A once-daily treatment with GT-02287, an oral medication being developed by Gain Therapeutics, protected nerve cells from damage and rescued motor symptoms in a mouse model of Parkinson’s disease associated with mutations in the GBA gene.
“We believe the data showing complete restoration of motor function in a therapeutic model are remarkable and further support the potential of GT-02287 to slow or stop the progression of Parkinson’s disease,” Matthias Alder, Gain’s CEO, said in a press release.
The company has been cleared to start a Phase 1 clinical trial in Australia to test the therapy’s safety and tolerability in healthy adults. The trial will also evaluate the medication’s pharmacokinetics, or how it moves into, through, and out of the body.
“We are currently conducting a Phase 1 clinical trial of GT-02287 in healthy adults to evaluate its safety, tolerability, and pharmacokinetics, and plan to commence treatment of patients in an extension of that clinical trial in [the third quarter] of this year,” Alder said.
The GBA gene codes for glucocerebrosidase (GCase), an enzyme that helps break down the glucocerebroside molecule into simpler sugars and fats inside lysosomes, the recycling centers of cells. Mutations in GBA are a common genetic cause of Parkinson’s.
When GBA is mutated, GCase becomes less active, which causes deficient lysosomal function. As a result, some proteins, including alpha-synuclein, form toxic clumps. Toxic alpha-synuclein accumulation in the brain is a hallmark of Parkinson’s.
GT-02287 is designed as an allosteric activator of GCase, that is, a small molecule that binds to the enzyme and restores its function, which should prevent alpha-synuclein from building up in nerve cells in the brain.
GT-02287’s effects on nerve cells, motor function
In previous studies in preclinical models of Parkinson’s, GT-02287 improved the health of nerve cells and fine motor skills in mice. It also reduced the levels of neurofilament light chain (NfL) in the blood, a biomarker of neurodegeneration.
Here, researchers at Gain investigated how well GT-02287 protects dopamine-producing nerve cells from damage and whether it can restore motor function when given a few hours or days after Parkinson’s is induced. Dopamine is a chemical involved in motor control and its loss causes Parkinson’s motor symptoms.

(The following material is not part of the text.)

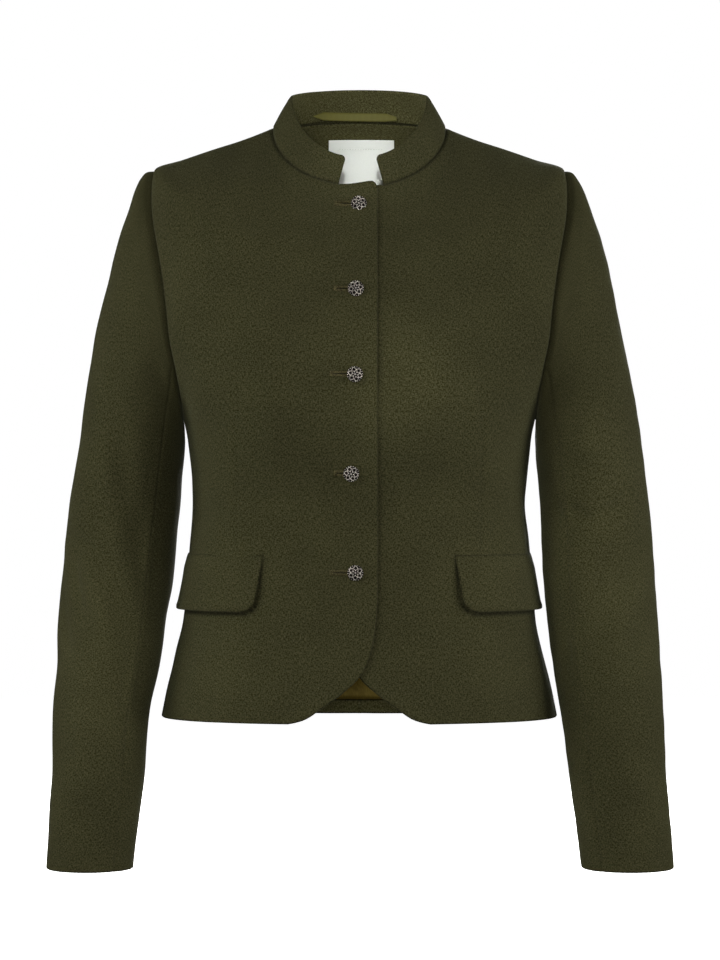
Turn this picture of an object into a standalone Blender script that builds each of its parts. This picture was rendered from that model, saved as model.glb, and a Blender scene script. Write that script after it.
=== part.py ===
# A women's short wool jacket with a stand collar, in the hollow form it has when worn.
# Metres, +Z up, the front towards -Y and the wearer's left at +X.
# The origin is the middle of the neck's base, level with the two side neck points.
#
# Panels are worked out on one side, called the own side, where +X points away from the
# centre front, and are mirrored for the wearer's right. All sizes below are in millimetres.
import math

import bmesh
import bpy
from mathutils import Vector

MM = 0.001

# Cloth and construction
CLOTH = 2.0            # wool panel
GAP = 0.3              # between two pieces at a seam
HEM_TURN = 1.2         # extra thickness of the back's turned-up hem
HEM_TURN_DOWN = 517.0  # where that hem starts, along the back
COLLAR_CLOTH = 2.6
FLAP_CLOTH = 2.6
LINING_CLOTH = 1.0
FACING_CLOTH = 1.2
RIBBON_CLOTH = 1.0

# Stations along the body, measured down its side from the side neck point
NECK = 0.0
SHOULDER_POINT = 104.0
UNDERARM = 262.0
HEM = 528.0

# Rings round the body. A ring's half width, its depth to the front and to the back, its height
# at the centre front, side and centre back, how square it is (2 is an ellipse), and the power
# by which its height changes from the side to the centre.
RING_COLUMNS = ("down", "half_width", "front", "back", "z_front", "z_side", "z_back",
                "square_front", "square_back", "tilt")
RINGS = (
    (0.0, 78.6, 72.0, 52.0, -58.0, 0.0, 14.0, 2.0, 2.0, 1.10),
    (26.0, 104.0, 80.0, 66.0, -73.0, -9.5, 0.0, 2.05, 2.05, 1.30),
    (52.0, 131.0, 88.0, 79.0, -88.0, -18.4, -17.0, 2.1, 2.1, 1.55),
    (78.0, 158.0, 95.0, 90.0, -103.0, -27.9, -36.0, 2.2, 2.15, 1.80),
    (104.0, 184.0, 101.0, 98.0, -118.0, -37.4, -56.0, 2.3, 2.2, 2.0),
    (134.0, 189.0, 107.5, 105.0, -140.0, -82.0, -86.0, 2.4, 2.3, 2.0),
    (168.0, 189.0, 114.0, 110.0, -168.0, -130.0, -126.0, 2.4, 2.35, 2.0),
    (204.0, 185.0, 120.0, 112.0, -200.0, -180.0, -174.0, 2.4, 2.35, 2.0),
    (232.0, 172.5, 122.0, 111.0, -230.0, -220.0, -218.0, 2.4, 2.35, 2.0),
    (248.0, 163.8, 121.7, 109.4, -247.0, -243.0, -242.0, 2.4, 2.35, 2.0),
    (262.0, 158.0, 120.5, 107.0, -262.0, -262.0, -262.0, 2.35, 2.35, 2.0),
    (276.0, 154.8, 118.0, 103.8, -276.0, -276.0, -276.0, 2.33, 2.33, 2.0),
    (290.0, 153.0, 115.0, 100.0, -290.0, -290.0, -290.0, 2.3, 2.3, 2.0),
    (318.0, 150.0, 109.0, 91.0, -318.0, -318.0, -318.0, 2.25, 2.3, 2.0),
    (336.0, 149.3, 106.5, 87.0, -336.0, -336.0, -336.0, 2.2, 2.3, 2.0),
    (370.0, 152.2, 104.5, 86.5, -370.0, -370.0, -370.0, 2.2, 2.3, 2.0),
    (406.0, 155.0, 105.0, 93.0, -406.0, -406.0, -406.0, 2.2, 2.3, 2.0),
    (442.0, 158.7, 107.0, 102.0, -442.0, -442.0, -443.0, 2.2, 2.3, 2.0),
    (478.0, 166.5, 110.0, 110.0, -478.0, -478.0, -480.0, 2.2, 2.3, 2.0),
    (504.0, 173.0, 112.5, 115.5, -504.0, -504.0, -508.0, 2.2, 2.3, 2.0),
    (528.0, 177.7, 115.0, 119.0, -528.0, -528.0, -534.0, 2.2, 2.3, 2.0),
)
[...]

The results were presented as a scientific poster, titled “GT-02287, a clinical stage GCase enhancer, displays neuroprotection and restores motor function in preclinical models of Parkinson’s disease following delayed administration,” at this year’s WORLD Symposium, this month in San Diego.
Dopamine-producing nerve cells from rats were grown in the lab and given alpha-synuclein fibrils (small clumps) and an inhibitor of GCase to model Parkinson’s. Sixteen hours later, some cells were left untreated, while others were given GT-02287 at four different doses.
Treatment with GT-02287 protected the dopamine-producing nerve cells from the toxic insult by alpha-synuclein clumping, rescuing their survival both in the presence and absence of the GCase inhibitor. GT-02287 also protected lysosome function.
Researchers also injected alpha-synuclein fibrils in both sides of the brain of a mouse model of Parkinson’s. The animals were given a low dose of the GCase inhibitor every other day for 27 days, or almost a month. Treatment with GT-02287 was started on day four or eight after Parkinson’s was induced.
Compared with untreated Parkinson’s mice, those treated with GT-02287 held onto an elevated wire frame almost six times longer, indicating better motor function, regardless of whether treatment was started on the fourth or eighth day. NfL dropped to near-normal levels.
“GT-02287 rescued locomotor impairment even when treatment began several days after the initial toxic insult. In fact, the longer that GT-02287 was applied, the greater the improvement,” the researchers wrote, noting this suggests continued treatment with GT-02287 may restore motor function over time, even if it’s started after symptoms have manifested. “These new data support the potential of GT-02287 as a disease-modifying therapy for Parkinson’s disease.”